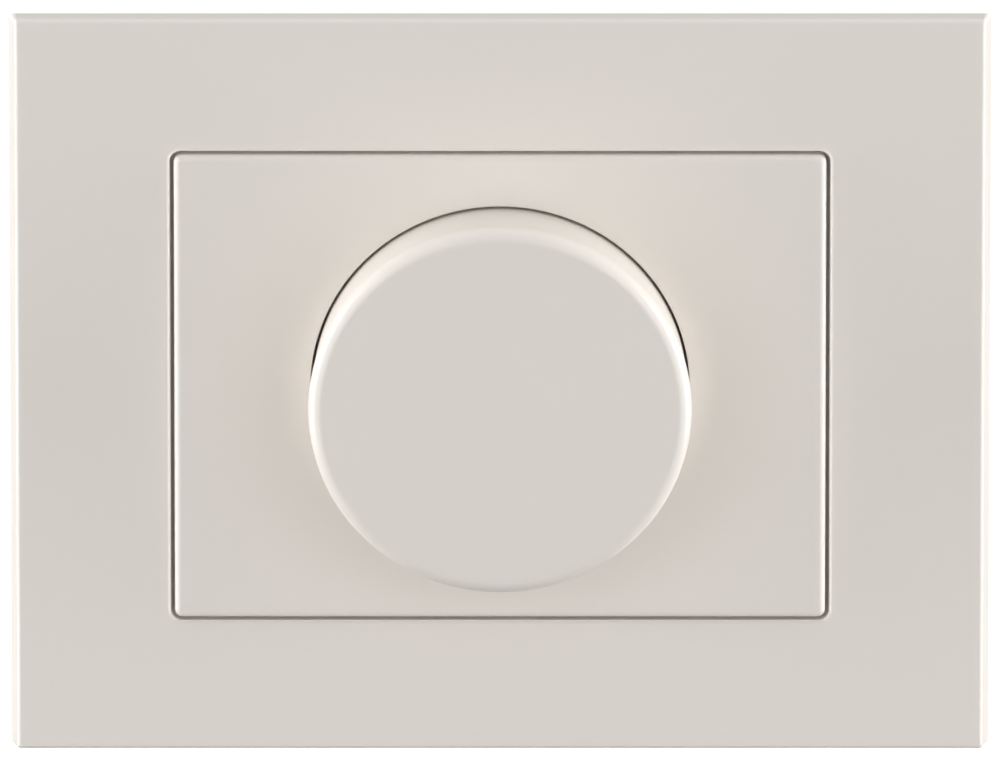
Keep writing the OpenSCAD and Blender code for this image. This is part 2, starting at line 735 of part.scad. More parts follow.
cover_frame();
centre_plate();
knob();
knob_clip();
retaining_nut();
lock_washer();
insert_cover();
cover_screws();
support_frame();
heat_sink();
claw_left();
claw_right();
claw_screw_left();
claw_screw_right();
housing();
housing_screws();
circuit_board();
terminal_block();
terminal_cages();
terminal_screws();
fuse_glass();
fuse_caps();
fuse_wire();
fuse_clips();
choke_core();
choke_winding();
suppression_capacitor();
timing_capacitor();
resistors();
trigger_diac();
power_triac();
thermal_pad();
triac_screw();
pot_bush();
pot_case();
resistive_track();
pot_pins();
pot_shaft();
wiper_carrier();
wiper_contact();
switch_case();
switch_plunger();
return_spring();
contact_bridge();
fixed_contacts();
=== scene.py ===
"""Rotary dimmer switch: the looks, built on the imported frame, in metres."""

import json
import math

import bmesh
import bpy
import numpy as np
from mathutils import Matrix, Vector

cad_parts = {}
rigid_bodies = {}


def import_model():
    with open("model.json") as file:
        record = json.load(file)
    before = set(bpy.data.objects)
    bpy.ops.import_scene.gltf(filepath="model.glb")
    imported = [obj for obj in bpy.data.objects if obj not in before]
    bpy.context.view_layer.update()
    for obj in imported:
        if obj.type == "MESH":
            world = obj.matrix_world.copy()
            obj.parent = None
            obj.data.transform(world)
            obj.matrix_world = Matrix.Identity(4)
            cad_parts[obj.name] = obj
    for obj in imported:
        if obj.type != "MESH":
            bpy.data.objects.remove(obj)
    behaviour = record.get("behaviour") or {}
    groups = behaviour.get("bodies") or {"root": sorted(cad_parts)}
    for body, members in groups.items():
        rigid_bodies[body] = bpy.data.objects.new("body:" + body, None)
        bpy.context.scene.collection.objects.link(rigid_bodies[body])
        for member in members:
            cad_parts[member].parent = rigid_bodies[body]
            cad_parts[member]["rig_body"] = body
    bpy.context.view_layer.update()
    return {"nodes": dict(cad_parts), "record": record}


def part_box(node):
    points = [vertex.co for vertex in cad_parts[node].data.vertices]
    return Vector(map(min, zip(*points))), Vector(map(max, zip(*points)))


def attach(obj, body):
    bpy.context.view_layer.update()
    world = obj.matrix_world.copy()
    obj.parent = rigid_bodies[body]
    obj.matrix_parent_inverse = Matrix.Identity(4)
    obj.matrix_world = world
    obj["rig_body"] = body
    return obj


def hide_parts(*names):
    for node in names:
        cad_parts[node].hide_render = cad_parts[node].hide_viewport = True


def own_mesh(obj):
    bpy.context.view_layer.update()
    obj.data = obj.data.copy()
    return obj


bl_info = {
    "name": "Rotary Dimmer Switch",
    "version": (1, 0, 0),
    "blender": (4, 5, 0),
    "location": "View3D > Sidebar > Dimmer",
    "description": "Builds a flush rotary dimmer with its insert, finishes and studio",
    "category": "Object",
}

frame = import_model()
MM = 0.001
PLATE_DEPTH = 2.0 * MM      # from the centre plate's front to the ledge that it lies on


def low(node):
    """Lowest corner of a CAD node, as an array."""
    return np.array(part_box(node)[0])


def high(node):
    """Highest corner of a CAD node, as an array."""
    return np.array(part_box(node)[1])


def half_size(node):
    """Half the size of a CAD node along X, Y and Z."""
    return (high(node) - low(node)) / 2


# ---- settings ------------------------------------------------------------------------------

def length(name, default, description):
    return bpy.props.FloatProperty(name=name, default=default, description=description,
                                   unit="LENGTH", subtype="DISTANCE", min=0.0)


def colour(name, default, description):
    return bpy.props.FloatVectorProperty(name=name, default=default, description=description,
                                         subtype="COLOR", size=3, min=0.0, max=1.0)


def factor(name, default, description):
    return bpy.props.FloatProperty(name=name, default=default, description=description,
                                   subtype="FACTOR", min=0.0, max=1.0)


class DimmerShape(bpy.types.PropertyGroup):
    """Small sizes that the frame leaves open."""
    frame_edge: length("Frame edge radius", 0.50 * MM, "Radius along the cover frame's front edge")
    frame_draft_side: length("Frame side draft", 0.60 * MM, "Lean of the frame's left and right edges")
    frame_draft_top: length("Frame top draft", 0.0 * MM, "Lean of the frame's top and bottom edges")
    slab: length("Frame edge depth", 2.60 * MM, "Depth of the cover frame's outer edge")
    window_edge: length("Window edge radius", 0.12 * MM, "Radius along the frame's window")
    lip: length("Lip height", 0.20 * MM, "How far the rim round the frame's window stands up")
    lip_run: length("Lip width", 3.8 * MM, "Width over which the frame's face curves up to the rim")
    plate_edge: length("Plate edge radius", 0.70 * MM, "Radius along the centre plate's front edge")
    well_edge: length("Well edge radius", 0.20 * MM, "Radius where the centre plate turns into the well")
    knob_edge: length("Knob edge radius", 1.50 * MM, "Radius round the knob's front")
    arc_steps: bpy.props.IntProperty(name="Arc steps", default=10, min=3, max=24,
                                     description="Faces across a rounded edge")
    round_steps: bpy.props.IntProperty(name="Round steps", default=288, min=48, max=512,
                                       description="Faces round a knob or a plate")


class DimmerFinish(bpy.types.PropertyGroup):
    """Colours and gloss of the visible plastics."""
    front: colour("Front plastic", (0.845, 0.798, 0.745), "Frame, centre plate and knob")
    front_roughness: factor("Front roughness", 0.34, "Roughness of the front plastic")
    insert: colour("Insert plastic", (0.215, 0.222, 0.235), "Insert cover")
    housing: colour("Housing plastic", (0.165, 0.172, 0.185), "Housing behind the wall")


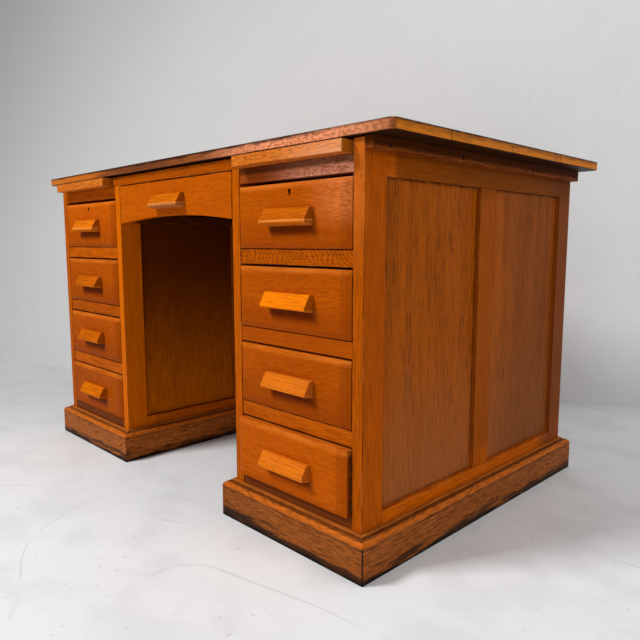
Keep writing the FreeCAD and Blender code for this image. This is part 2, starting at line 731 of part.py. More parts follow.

····················

▶ _WHAT YOU ARE ASKED TO DO_:
Output, from the data above, the lines from the line with "timing_capacitor();" to the line with "bpy.data.objects.remove(obj)" exactly as they stand, both ends included and nothing else.

▶ _WRITTEN RESPONSE_:
timing_capacitor();
resistors();
trigger_diac();
power_triac();
thermal_pad();
triac_screw();
pot_bush();
pot_case();
resistive_track();
pot_pins();
pot_shaft();
wiper_carrier();
wiper_contact();
switch_case();
switch_plunger();
return_spring();
contact_bridge();
fixed_contacts();
=== scene.py ===
"""Rotary dimmer switch: the looks, built on the imported frame, in metres."""

import json
import math

import bmesh
import bpy
import numpy as np
from mathutils import Matrix, Vector

cad_parts = {}
rigid_bodies = {}


def import_model():
    with open("model.json") as file:
        record = json.load(file)
    before = set(bpy.data.objects)
    bpy.ops.import_scene.gltf(filepath="model.glb")
    imported = [obj for obj in bpy.data.objects if obj not in before]
    bpy.context.view_layer.update()
    for obj in imported:
        if obj.type == "MESH":
            world = obj.matrix_world.copy()
            obj.parent = None
            obj.data.transform(world)
            obj.matrix_world = Matrix.Identity(4)
            cad_parts[obj.name] = obj
    for obj in imported:
        if obj.type != "MESH":
            bpy.data.objects.remove(obj)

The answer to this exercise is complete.